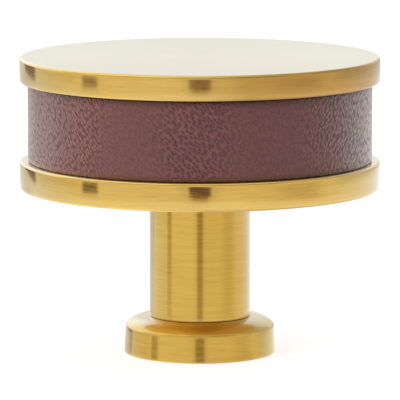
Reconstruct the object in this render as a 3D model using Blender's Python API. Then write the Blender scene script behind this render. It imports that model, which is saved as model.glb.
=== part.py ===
"""Round cabinet knob with a leather-covered head.

A domed brass foot and a brass stem carry the head: two brass discs with a leather-covered
wooden drum between them, drawn together by a threaded stud on the axis.
Sizes are metres. +Z points from the cabinet front towards the hand, and the origin is the
centre of the foot's underside, which lies against the cabinet front.
"""

import math

import bmesh
import bpy
from mathutils import Matrix, Vector

# Whole knob
HEAD_DIAMETER = 0.0381
PROJECTION = 0.03175

# Brass discs above and below the leather
TOP_DISC_THICKNESS = 0.0029
LOWER_DISC_THICKNESS = 0.0028
DISC_UPPER_ROUND = 0.00035
DISC_LOWER_ROUND = 0.00015
DISC_RIM_CROWN = 0.00005

# Leather strip, and the space between the discs that it fills
DISC_SPACING = 0.00845
LEATHER_SETBACK = 0.00087
LEATHER_THICKNESS = 0.0012
LEATHER_EDGE_ROUND = 0.00035
LEATHER_BUTT_GAP = 0.0003

# Stem, with a thinner spigot at each end
STEM_DIAMETER = 0.0107
STEM_SHOULDER = 0.00134
STEM_EDGE_ROUND = 0.0002
SPIGOT_RISE = 0.003
SPIGOT_RECESS = 0.0003

# Domed foot
FOOT_OVERHANG = 0.0027
FOOT_RIM_HEIGHT = 0.0028
FOOT_RIM_TAPER = 0.00015
FOOT_DOME_RISE = 0.0011
FOOT_LOWER_ROUND = 0.0001

# Threads: one size for the cabinet screw and for the stud in the head
THREAD_OUTER_DIAMETER = 0.00417
THREAD_CORE_DIAMETER = 0.00345
SCREW_HOLE_MOUTH = 0.0003
STEM_WEB = 0.0043
DRILL_POINT_ANGLE = math.radians(118)

# Boss under the top disc, and the stud that draws the head together
BOSS_DIAMETER = 0.01
BOSS_HEIGHT = 0.003
STUD_DEPTH_IN_STEM = 0.005
STUD_DEPTH_IN_DISC = 0.0034
STUD_CHAMFER = 0.0003

# Gap between two pieces that seat on or in each other
CLEARANCE = 0.0003

# Fineness of the turned surfaces
HEAD_STEPS = 64
STEM_STEPS = 48
ROUND_STEPS = 3
DOME_STEPS = 7
MERGE_DISTANCE = 1e-7
SHARP_ANGLE = math.radians(35)

# Radii and heights that follow from the sizes above
head_radius = HEAD_DIAMETER / 2
rim_radius = head_radius - DISC_RIM_CROWN
stem_radius = STEM_DIAMETER / 2
spigot_radius = stem_radius - STEM_SHOULDER
boss_radius = BOSS_DIAMETER / 2
stud_radius = THREAD_OUTER_DIAMETER / 2
stud_hole_radius = stud_radius + CLEARANCE
top_disc_z = PROJECTION - TOP_DISC_THICKNESS
lower_disc_top_z = top_disc_z - DISC_SPACING
lower_disc_z = lower_disc_top_z - LOWER_DISC_THICKNESS
spigot_top_z = lower_disc_top_z + SPIGOT_RISE
boss_z = top_disc_z - BOSS_HEIGHT
stem_z = FOOT_RIM_HEIGHT + FOOT_DOME_RISE + CLEARANCE
drum_z = lower_disc_top_z + CLEARANCE
drum_height = DISC_SPACING - 2 * CLEARANCE
leather_radius = head_radius - LEATHER_SETBACK
leather_inner_radius = leather_radius - LEATHER_THICKNESS


def clear_scene():
    for obj in list(bpy.data.objects):
        bpy.data.objects.remove(obj)


def finish_material(name, colour, roughness, metallic):
    """A material with one colour and one finish."""
    material = bpy.data.materials.new(name)
    material.use_nodes = True
    shader = material.node_tree.nodes["Principled BSDF"]
    shader.inputs["Base Color"].default_value = (*colour, 1)
    shader.inputs["Roughness"].default_value = roughness
    shader.inputs["Metallic"].default_value = metallic
    return material


def rounded(corners):
    """Outline points from corners of (radius, height) or (radius, height, size of the round)."""
    points = []
    for i, corner in enumerate(corners):
        place = Vector(corner[:2])
        if len(corner) == 2:
            points.append(place)
            continue
        size = corner[2]
        back = (Vector(corners[i - 1][:2]) - place).normalized()
        ahead = (Vector(corners[(i + 1) % len(corners)][:2]) - place).normalized()
        half = back.angle(ahead) / 2
        centre = place + (back + ahead).normalized() * size / math.sin(half)
        first = place + back * size / math.tan(half) - centre
        sweep = math.copysign(math.pi - 2 * half, ahead.cross(back))
        for step in range(ROUND_STEPS + 1):
            points.append(centre + Matrix.Rotation(sweep * step / ROUND_STEPS, 2) @ first)
    return points


def add_piece(name, bm, z, material):
    """Closes the mesh, turns its faces outwards and sets it down at height z."""
    bmesh.ops.remove_doubles(bm, verts=bm.verts, dist=MERGE_DISTANCE)
    bmesh.ops.recalc_face_normals(bm, faces=bm.faces)
    mesh = bpy.data.meshes.new(name)
    bm.to_mesh(mesh)
    bm.free()
    mesh.shade_smooth()
    mesh.set_sharp_from_angle(angle=SHARP_ANGLE)
    mesh.materials.append(material)
    piece = bpy.data.objects.new(name, mesh)
    piece.location.z = z
    bpy.context.scene.collection.objects.link(piece)
    return piece


def turned(name, corners, steps, z, material):
    """A piece turned on the axis. Corners that begin and end on the axis leave no hole through it."""
    bm = bmesh.new()
    points = [bm.verts.new((x, 0, height)) for x, height in rounded(corners)]
    ends = points[1:] if points[0].co.x == 0 else points[1:] + points[:1]
    edges = [bm.edges.new(pair) for pair in zip(points, ends)]
    bmesh.ops.spin(
        bm, geom=points + edges, axis=(0, 0, 1), angle=math.tau, steps=steps, use_merge=True
    )
    return add_piece(name, bm, z, material)


def disc_edge(thickness):
    """The slightly crowned rim of a brass disc, from its underside to its top."""
    return [
        (rim_radius, 0, DISC_LOWER_ROUND),
        (head_radius, thickness / 2),
        (rim_radius, thickness, DISC_UPPER_ROUND),
    ]


def make_base_flange(material):
    """Foot turned from brass bar: a tapered rim, and a quarter-ellipse dome up to the stem."""
    bore_radius = spigot_radius + CLEARANCE
    foot_radius = stem_radius + FOOT_OVERHANG
    top_of_rim = foot_radius - FOOT_RIM_TAPER
    dome_width = top_of_rim - stem_radius
    dome = []
    for step in range(DOME_STEPS + 1):
        turn = math.pi / 2 * step / DOME_STEPS
        across = stem_radius + dome_width * math.cos(turn)
        dome.append((across, FOOT_RIM_HEIGHT + FOOT_DOME_RISE * math.sin(turn)))
    corners = [
        (bore_radius, 0),
        (foot_radius, 0, FOOT_LOWER_ROUND),
        *dome,
        (bore_radius, FOOT_RIM_HEIGHT + FOOT_DOME_RISE),
    ]
    return turned("base_flange", corners, STEM_STEPS, 0, material)


def make_stem(material):
    """Brass post. The lower spigot sits in the foot, the upper one passes the lower disc.

    The cabinet screw's hole runs up from below, and the stud's hole down from above.
    """
    length = lower_disc_z - CLEARANCE - stem_z
    spigot_bottom = SPIGOT_RECESS - stem_z
    spigot_top = spigot_top_z - stem_z
    stud_hole_floor = spigot_top - STUD_DEPTH_IN_STEM - CLEARANCE
    core_radius = THREAD_CORE_DIAMETER / 2
    drill_tip = stud_hole_floor - STEM_WEB
    drill_point = core_radius / math.tan(DRILL_POINT_ANGLE / 2)
    corners = [
        (0, stud_hole_floor),
        (stud_hole_radius, stud_hole_floor),
        (stud_hole_radius, spigot_top),
        (spigot_radius, spigot_top),
        (spigot_radius, length),
        (stem_radius, length, STEM_EDGE_ROUND),
        (stem_radius, 0, STEM_EDGE_ROUND),
        (spigot_radius, 0),
        (spigot_radius, spigot_bottom),
        (core_radius + SCREW_HOLE_MOUTH, spigot_bottom),
        (core_radius, spigot_bottom + SCREW_HOLE_MOUTH),
        (core_radius, drill_tip - drill_point),
        (0, drill_tip),
    ]
    return turned("stem", corners, STEM_STEPS, stem_z, material)


def make_lower_disc(material):
    """Brass disc that sits on the stem's shoulder, with the upper spigot through its bore."""
    bore_radius = spigot_radius + CLEARANCE
    corners = [
        (bore_radius, 0),
        *disc_edge(LOWER_DISC_THICKNESS),
        (bore_radius, LOWER_DISC_THICKNESS),
    ]
    return turned("lower_disc", corners, HEAD_STEPS, lower_disc_z, material)


def make_core_drum(material):
    """Wooden drum, counterbored below for the stem's spigot and above for the top disc's boss."""
    lower_counterbore = spigot_radius + CLEARANCE
    upper_counterbore = boss_radius + CLEARANCE
    upper_floor = drum_height - BOSS_HEIGHT
    drum_radius = leather_inner_radius - CLEARANCE
    corners = [
        (lower_counterbore, 0),
        (drum_radius, 0),
        (drum_radius, drum_height),
        (upper_counterbore, drum_height),
        (upper_counterbore, upper_floor),
        (stud_hole_radius, upper_floor),
        (stud_hole_radius, SPIGOT_RISE),
        (lower_counterbore, SPIGOT_RISE),
    ]
    return turned("core_drum", corners, HEAD_STEPS, drum_z, material)


def make_leather_band(material):
    """Leather strip bent round the drum, its two ends meeting at a butt seam at the back."""
    corners = [
        (leather_inner_radius, 0),
        (leather_radius, 0, LEATHER_EDGE_ROUND),
        (leather_radius, drum_height, LEATHER_EDGE_ROUND),
        (leather_inner_radius, drum_height),
    ]
    open_angle = LEATHER_BUTT_GAP / leather_radius
    bm = bmesh.new()
    section = [bm.verts.new((x, 0, height)) for x, height in rounded(corners)]
    end_face = bm.faces.new(section)
    first_end = math.pi / 2 + open_angle / 2
    bmesh.ops.rotate(bm, verts=section, matrix=Matrix.Rotation(first_end, 3, "Z"))
    bmesh.ops.spin(
        bm,
        geom=[*section, *end_face.edges, end_face],
        axis=(0, 0, 1),
        angle=math.tau - open_angle,
        steps=HEAD_STEPS,
    )
    return add_piece("leather_band", bm, drum_z, material)


def make_top_disc(material):
    """Brass disc that closes the head, with a boss below for the stud."""
    stud_hole_floor = STUD_DEPTH_IN_DISC + CLEARANCE - BOSS_HEIGHT
    corners = [
        (0, stud_hole_floor),
        (stud_hole_radius, stud_hole_floor),
        (stud_hole_radius, -BOSS_HEIGHT),
        (boss_radius, -BOSS_HEIGHT),
        (boss_radius, 0),
        *disc_edge(TOP_DISC_THICKNESS),
        (0, TOP_DISC_THICKNESS),
    ]
    return turned("top_disc", corners, HEAD_STEPS, top_disc_z, material)


def make_assembly_stud(material):
    """Steel stud, chamfered at both ends, from the stem into the top disc's boss."""
    stud_z = spigot_top_z - STUD_DEPTH_IN_STEM
    length = boss_z + STUD_DEPTH_IN_DISC - stud_z
    corners = [
        (0, 0),
        (stud_radius - STUD_CHAMFER, 0),
        (stud_radius, STUD_CHAMFER),
        (stud_radius, length - STUD_CHAMFER),
        (stud_radius - STUD_CHAMFER, length),
        (0, length),
    ]
    return turned("assembly_stud", corners, STEM_STEPS, stud_z, material)


clear_scene()
brass = finish_material("brushed brass", (0.64, 0.41, 0.10), 0.3, 1)
leather = finish_material("brown leather", (0.16, 0.076, 0.070), 0.55, 0)
wood = finish_material("turned beech", (0.52, 0.34, 0.19), 0.6, 0)
steel = finish_material("zinc-plated steel", (0.55, 0.56, 0.58), 0.35, 1)

knob = bpy.data.objects.new("knob", None)
bpy.context.scene.collection.objects.link(knob)
for piece in (
    make_base_flange(brass),
    make_stem(brass),
    make_lower_disc(brass),
    make_core_drum(wood),
    make_leather_band(leather),
    make_top_disc(brass),
    make_assembly_stud(steel),
):
    piece.parent = knob
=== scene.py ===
import math

import bmesh
import bpy
from mathutils import Matrix, Vector


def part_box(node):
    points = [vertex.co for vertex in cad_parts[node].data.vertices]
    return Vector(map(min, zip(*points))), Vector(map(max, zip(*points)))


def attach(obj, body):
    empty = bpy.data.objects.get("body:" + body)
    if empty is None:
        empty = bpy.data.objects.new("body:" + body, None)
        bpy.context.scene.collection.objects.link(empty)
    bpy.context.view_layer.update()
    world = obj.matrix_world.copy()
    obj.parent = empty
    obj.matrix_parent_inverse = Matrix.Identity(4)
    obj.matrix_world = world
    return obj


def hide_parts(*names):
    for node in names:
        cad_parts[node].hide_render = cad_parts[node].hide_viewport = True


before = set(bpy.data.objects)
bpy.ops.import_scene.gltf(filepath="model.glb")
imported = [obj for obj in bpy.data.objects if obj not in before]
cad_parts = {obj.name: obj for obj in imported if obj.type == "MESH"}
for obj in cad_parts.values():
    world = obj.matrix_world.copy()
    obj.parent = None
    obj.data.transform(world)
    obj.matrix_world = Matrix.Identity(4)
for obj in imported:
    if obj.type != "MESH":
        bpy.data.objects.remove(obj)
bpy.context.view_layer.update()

# The foot
# A collar turned from brass bar: a rim with a slight taper, and a dome that rises to the stem.
# It is pressed on the stem's lower spigot, and its flat underside lies against the drawer front.

foot_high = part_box("base_flange")[1]
foot_radius = foot_high.x
STEM_RADIUS = 0.00535
SPIGOT_RADIUS = 0.00401
HAIRLINE = 0.00002
FOOT_RIM_HEIGHT = 0.0028
FOOT_RIM_TAPER = 0.00015
FOOT_LOWER_ROUND = 0.00012
DOME_START_DROP = 0.00005
DOME_SHOULDER_INSET = 0.00002
DOME_SHOULDER_DROP = 0.00062
DOME_CROWN_INSET = 0.00115
DOME_CROWN_DROP = 0.00002
DOME_STEPS = 24
TURNED_STEPS = 256
EDGE_MARGIN = 0.0004
CLEAN_DISTANCE = 1e-7
EDGE_TOLERANCE = 2e-6
ROUND_SEGMENTS = 6
SHARP_ANGLE = 32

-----

What is needed = From the line with "bpy.context.scene.collection.objects.link(knob)" through the line with "before = set(bpy.data.objects)", repeat every line exactly, both ends included, and nothing outside that range.

The solution =
bpy.context.scene.collection.objects.link(knob)
for piece in (
    make_base_flange(brass),
    make_stem(brass),
    make_lower_disc(brass),
    make_core_drum(wood),
    make_leather_band(leather),
    make_top_disc(brass),
    make_assembly_stud(steel),
):
    piece.parent = knob
=== scene.py ===
import math

import bmesh
import bpy
from mathutils import Matrix, Vector


def part_box(node):
    points = [vertex.co for vertex in cad_parts[node].data.vertices]
    return Vector(map(min, zip(*points))), Vector(map(max, zip(*points)))


def attach(obj, body):
    empty = bpy.data.objects.get("body:" + body)
    if empty is None:
        empty = bpy.data.objects.new("body:" + body, None)
        bpy.context.scene.collection.objects.link(empty)
    bpy.context.view_layer.update()
    world = obj.matrix_world.copy()
    obj.parent = empty
    obj.matrix_parent_inverse = Matrix.Identity(4)
    obj.matrix_world = world
    return obj


def hide_parts(*names):
    for node in names:
        cad_parts[node].hide_render = cad_parts[node].hide_viewport = True


before = set(bpy.data.objects)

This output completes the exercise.